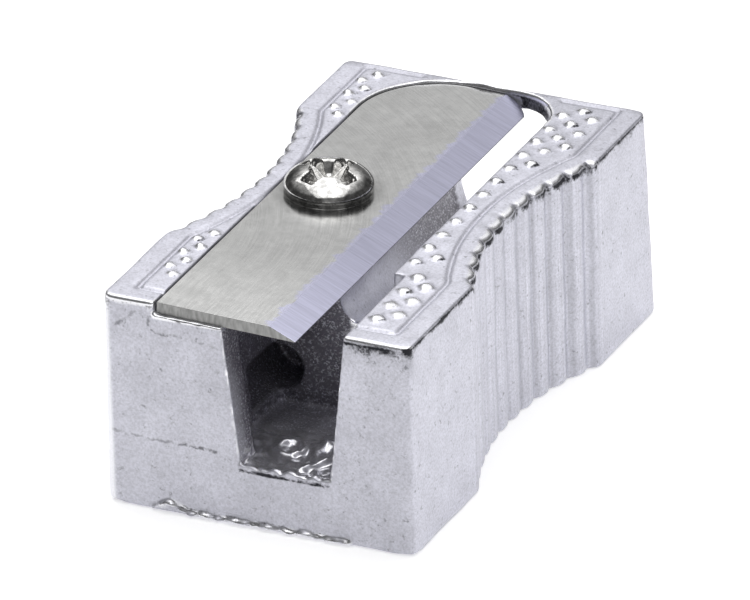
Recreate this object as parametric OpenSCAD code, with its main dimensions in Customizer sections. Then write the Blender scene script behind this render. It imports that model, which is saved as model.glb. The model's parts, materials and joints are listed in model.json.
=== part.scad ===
// Metal wedge pencil sharpener, one hole: a cast body, a flat blade and the screw that
// holds it. Own frame: +Z up, the tip end towards -Y, the pencil goes in at the +Y end.

/* [Body] */
// Width across the flat ends, X
body_w = 15; // [12:0.1:20]
// Length along the base, Y
body_l = 26.5; // [22:0.1:32]
// Height of the top face above the base
body_h = 10.4; // [8:0.1:14]
// How far the top edge of the pencil end stands back from the base
end_slant = 0.7; // [0:0.1:1.5]
// Radius of the four upright corners
corner_r = 0.4; // [0.3:0.1:2]

/* [Finger grip] */
// Depth of the waist on each side
waist_depth = 1.45; // [0.5:0.05:2]
// Radius of the waist
waist_r = 16; // [12:0.5:30]
// Middle of the waist, measured from the tip end
waist_y = 13.6; // [10:0.1:16]
// Upright round ribs in each waist
ribs = 10; // [4:1:12]
// Spacing of the ribs along the body
rib_pitch = 1.27; // [1:0.01:1.5]
// Radius of one rib
rib_r = 0.8; // [0.78:0.01:1.2]
// Height trimmed off the crest of each rib
rib_trim = 0.04; // [0.02:0.01:0.1]

/* [Top face] */
// Width of the flat border round the top face
border_w = 1.3; // [0.6:0.05:2]
// Width of the same border at the pencil end
border_end = 0.5; // [0.5:0.02:1.5]
// Width of the line cut inside the border
line_w = 0.26; // [0.15:0.01:0.5]
// Depth of that line
line_d = 0.12; // [0.05:0.01:0.3]
// Distance of the first stud from the tip end
stud_y = 2.2; // [1.8:0.05:4]
// Spacing of the studs along a row
stud_pitch = 1.45; // [1:0.05:2]
// Side of one square stud
stud_s = 0.5; // [0.3:0.05:0.8]
// Height of a stud
stud_h = 0.14; // [0.05:0.01:0.3]
// Distance of the first stud row from the window and from the blade
stud_gap = 0.45; // [0.3:0.05:1]

/* [Blade seat] */
// Left wall of the seat, X
seat_x = -5; // [-6:0.05:-4]
// Depth of the seat at its left wall
seat_d = 0.6; // [0.4:0.05:1]
// Slope of the seat down towards the cutting edge, degrees
seat_tilt = 1.8; // [0:0.1:5]
// Thickness of the rim left between seat and pencil end
rim_w = 0.25; // [0.2:0.05:1]
// Corner radius of the seat at the pencil end, blade side
seat_r = 4; // [2:0.1:4.5]
// Corner radius of the seat at the pencil end, window side
window_r = 2.5; // [2:0.1:4]
// Right wall of the shavings window, X
window_x = 3.7; // [3:0.05:5]
// Left wall of the window under the blade, at its narrow end, X
window_left = 1.2; // [0.8:0.05:1.6]

/* [Blade] */
// Thickness of the blade
blade_t = 0.55; // [0.4:0.05:0.8]
// Width of the blade from its back to the cutting edge
blade_w = 6.8; // [6:0.05:8]
// Width of the ground bevel
bevel_w = 1.25; // [0.8:0.05:1.6]
// Flat left along the very edge
edge_land = 0.03; // [0.02:0.01:0.06]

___

[WRITTEN PROBLEM]:
Identify the lines above with the word "that". Copy them.

[WRITTEN SOLUTION]:
Recreate this object as parametric OpenSCAD code, with its main dimensions in Customizer sections. Then write the Blender scene script behind this render. It imports that model, which is saved as model.glb. The model's parts, materials and joints are listed in model.json.
// Metal wedge pencil sharpener, one hole: a cast body, a flat blade and the screw that
// Depth of that line